§ What is being asked
Listed below are entries; give the number of lines among them that include "Blender", and only that number.

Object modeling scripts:
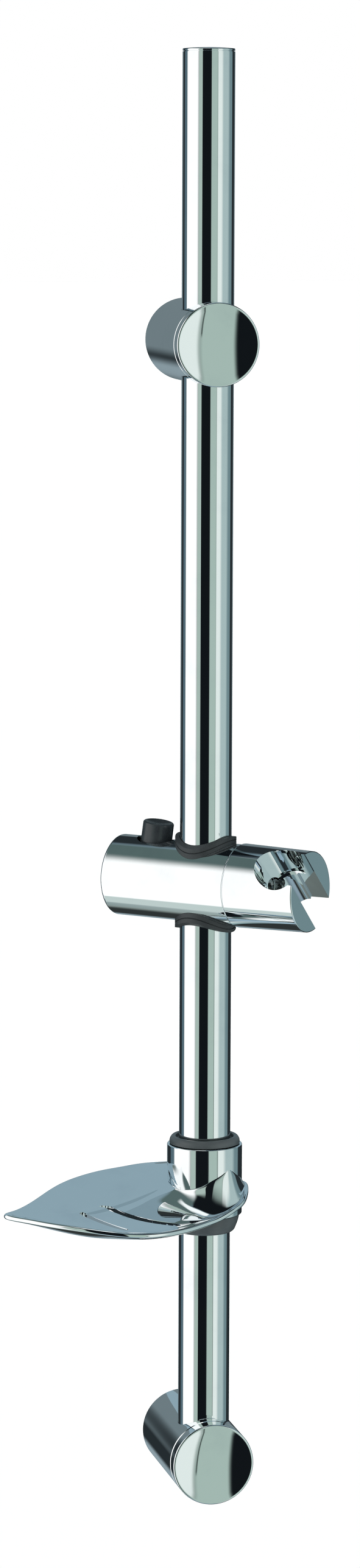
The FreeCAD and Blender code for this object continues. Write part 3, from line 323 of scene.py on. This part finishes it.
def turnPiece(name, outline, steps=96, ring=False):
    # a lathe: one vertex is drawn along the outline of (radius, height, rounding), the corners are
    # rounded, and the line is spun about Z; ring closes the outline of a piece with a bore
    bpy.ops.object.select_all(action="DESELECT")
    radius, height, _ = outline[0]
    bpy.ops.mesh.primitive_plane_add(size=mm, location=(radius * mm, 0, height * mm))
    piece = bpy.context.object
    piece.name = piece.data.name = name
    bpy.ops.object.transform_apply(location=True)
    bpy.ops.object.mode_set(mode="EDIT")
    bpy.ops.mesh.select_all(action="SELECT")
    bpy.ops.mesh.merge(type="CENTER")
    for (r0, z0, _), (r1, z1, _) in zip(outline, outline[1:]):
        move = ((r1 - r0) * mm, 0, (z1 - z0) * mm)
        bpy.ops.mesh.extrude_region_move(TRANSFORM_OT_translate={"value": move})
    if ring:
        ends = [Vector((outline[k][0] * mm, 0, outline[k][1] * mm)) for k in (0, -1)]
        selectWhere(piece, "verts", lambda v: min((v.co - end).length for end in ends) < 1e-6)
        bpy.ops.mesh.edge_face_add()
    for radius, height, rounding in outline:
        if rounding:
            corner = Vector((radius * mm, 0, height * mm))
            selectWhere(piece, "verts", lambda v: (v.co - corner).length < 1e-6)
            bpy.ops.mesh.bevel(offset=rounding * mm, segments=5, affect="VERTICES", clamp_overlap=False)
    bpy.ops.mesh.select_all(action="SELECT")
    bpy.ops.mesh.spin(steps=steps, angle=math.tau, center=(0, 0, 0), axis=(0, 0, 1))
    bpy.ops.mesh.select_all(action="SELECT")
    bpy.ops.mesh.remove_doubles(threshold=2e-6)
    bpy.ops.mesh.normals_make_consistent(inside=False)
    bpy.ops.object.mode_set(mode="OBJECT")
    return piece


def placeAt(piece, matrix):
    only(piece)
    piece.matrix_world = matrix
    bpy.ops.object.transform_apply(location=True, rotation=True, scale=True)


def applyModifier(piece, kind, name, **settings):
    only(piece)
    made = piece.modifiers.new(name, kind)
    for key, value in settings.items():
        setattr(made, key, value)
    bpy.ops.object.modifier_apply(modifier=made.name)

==

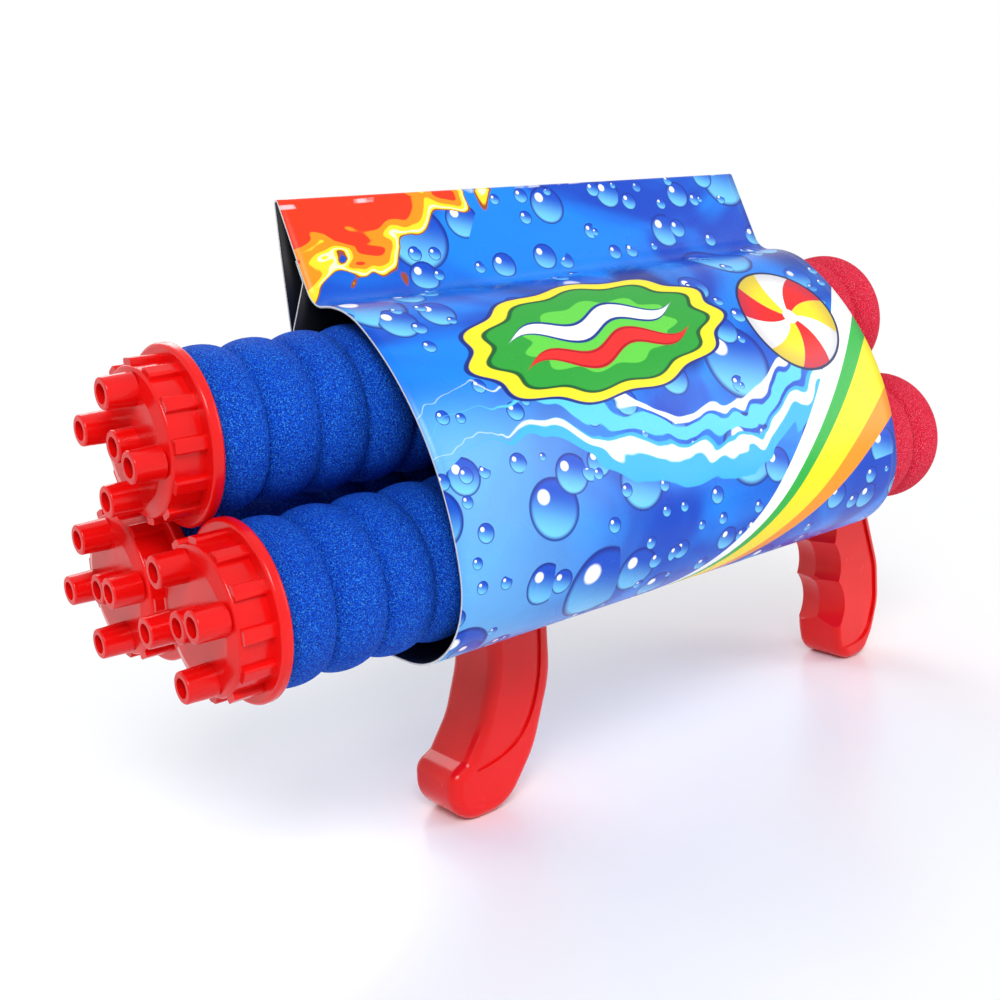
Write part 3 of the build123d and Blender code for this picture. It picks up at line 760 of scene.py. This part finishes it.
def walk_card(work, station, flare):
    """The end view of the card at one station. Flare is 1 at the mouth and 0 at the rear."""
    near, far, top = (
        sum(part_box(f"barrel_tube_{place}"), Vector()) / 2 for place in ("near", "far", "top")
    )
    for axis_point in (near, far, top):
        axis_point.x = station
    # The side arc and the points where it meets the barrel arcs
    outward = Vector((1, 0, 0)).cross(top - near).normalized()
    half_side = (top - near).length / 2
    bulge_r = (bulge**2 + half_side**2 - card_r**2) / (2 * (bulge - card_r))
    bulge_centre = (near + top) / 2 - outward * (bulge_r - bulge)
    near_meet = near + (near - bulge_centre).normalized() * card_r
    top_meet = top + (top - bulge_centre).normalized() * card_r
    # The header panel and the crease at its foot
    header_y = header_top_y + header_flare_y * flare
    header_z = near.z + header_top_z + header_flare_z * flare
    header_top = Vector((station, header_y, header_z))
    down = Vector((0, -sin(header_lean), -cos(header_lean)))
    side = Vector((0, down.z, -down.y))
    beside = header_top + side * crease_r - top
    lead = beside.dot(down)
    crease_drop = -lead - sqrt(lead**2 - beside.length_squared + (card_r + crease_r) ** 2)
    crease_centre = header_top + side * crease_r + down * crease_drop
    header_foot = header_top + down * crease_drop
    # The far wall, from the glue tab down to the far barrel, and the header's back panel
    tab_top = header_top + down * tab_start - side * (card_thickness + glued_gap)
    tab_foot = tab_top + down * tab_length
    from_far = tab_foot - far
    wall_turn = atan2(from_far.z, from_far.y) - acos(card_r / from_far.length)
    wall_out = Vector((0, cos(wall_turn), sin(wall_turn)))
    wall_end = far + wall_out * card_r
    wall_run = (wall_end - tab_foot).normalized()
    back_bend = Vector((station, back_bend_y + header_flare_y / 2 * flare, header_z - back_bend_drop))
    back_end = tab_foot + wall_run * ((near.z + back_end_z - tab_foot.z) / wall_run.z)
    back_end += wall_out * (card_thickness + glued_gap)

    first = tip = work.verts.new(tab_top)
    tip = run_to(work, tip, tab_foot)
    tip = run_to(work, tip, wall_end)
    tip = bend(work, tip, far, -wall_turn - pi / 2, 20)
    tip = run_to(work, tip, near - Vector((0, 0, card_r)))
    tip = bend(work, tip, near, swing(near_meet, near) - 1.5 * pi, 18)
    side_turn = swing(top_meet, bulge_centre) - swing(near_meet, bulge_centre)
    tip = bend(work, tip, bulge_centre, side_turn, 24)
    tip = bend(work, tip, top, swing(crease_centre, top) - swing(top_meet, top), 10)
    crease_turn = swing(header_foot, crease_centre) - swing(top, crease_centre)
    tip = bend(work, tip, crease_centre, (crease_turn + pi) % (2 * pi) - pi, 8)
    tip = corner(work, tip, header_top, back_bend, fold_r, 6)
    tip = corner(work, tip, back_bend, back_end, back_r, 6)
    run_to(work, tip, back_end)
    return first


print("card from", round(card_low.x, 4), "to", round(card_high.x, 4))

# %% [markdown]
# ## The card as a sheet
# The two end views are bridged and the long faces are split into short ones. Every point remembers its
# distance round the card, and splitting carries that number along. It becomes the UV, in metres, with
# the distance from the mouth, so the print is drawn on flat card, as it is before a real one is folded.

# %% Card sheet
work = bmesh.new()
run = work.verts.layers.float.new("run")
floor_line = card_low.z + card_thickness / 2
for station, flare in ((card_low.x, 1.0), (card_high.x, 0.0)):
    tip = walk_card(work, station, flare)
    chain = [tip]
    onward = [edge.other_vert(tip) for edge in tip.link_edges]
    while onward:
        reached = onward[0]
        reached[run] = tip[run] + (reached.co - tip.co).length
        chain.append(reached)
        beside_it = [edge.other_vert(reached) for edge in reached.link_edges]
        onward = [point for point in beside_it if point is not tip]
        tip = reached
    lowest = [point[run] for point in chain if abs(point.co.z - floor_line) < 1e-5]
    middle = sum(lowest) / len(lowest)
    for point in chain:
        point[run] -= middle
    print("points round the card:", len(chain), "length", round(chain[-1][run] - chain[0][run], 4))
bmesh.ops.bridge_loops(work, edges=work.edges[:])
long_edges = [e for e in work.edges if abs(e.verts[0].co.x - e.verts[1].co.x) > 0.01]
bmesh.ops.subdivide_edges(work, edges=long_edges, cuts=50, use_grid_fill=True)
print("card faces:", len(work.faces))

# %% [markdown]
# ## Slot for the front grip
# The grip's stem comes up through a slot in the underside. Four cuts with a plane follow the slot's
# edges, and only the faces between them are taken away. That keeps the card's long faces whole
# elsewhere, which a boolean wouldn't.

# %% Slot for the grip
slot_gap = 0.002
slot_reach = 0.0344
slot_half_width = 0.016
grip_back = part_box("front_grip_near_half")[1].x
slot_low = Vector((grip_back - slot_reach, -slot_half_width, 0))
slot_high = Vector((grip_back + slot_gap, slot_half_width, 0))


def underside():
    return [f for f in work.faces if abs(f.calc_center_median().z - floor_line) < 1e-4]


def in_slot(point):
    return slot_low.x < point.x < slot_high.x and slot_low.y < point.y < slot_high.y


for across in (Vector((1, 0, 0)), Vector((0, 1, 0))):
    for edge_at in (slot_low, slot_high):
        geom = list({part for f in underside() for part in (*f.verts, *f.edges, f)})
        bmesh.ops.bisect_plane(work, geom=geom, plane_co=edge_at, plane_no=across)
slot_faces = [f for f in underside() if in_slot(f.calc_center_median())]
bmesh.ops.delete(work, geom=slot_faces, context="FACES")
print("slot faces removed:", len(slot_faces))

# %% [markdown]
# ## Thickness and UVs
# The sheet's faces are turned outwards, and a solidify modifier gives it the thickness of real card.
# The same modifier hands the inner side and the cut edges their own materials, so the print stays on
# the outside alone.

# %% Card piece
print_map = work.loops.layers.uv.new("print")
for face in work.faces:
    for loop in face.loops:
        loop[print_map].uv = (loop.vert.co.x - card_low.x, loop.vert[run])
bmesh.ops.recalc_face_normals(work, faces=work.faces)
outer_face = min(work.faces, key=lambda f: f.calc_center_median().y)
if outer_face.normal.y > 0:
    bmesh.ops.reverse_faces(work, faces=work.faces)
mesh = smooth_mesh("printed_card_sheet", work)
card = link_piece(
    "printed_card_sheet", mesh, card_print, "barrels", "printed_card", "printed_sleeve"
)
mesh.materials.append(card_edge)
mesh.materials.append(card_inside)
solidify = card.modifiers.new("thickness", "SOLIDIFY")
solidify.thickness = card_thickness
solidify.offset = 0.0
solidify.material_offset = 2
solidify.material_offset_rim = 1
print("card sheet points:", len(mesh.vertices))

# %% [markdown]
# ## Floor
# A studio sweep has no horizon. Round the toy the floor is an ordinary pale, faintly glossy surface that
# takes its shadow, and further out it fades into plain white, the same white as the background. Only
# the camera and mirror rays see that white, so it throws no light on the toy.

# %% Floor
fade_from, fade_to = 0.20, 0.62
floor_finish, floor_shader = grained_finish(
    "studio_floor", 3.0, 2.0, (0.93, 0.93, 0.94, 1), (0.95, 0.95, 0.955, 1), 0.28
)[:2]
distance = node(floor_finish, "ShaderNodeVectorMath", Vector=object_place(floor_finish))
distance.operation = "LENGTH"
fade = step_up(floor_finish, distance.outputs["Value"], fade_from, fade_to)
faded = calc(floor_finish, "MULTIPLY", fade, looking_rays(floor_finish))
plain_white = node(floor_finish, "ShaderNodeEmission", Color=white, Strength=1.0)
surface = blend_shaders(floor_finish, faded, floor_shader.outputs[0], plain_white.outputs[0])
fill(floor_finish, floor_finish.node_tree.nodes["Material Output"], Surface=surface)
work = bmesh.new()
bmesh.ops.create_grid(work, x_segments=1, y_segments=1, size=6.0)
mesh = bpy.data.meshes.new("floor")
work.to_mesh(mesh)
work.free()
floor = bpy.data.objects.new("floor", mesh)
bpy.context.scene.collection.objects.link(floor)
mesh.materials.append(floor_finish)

§ Correct response
2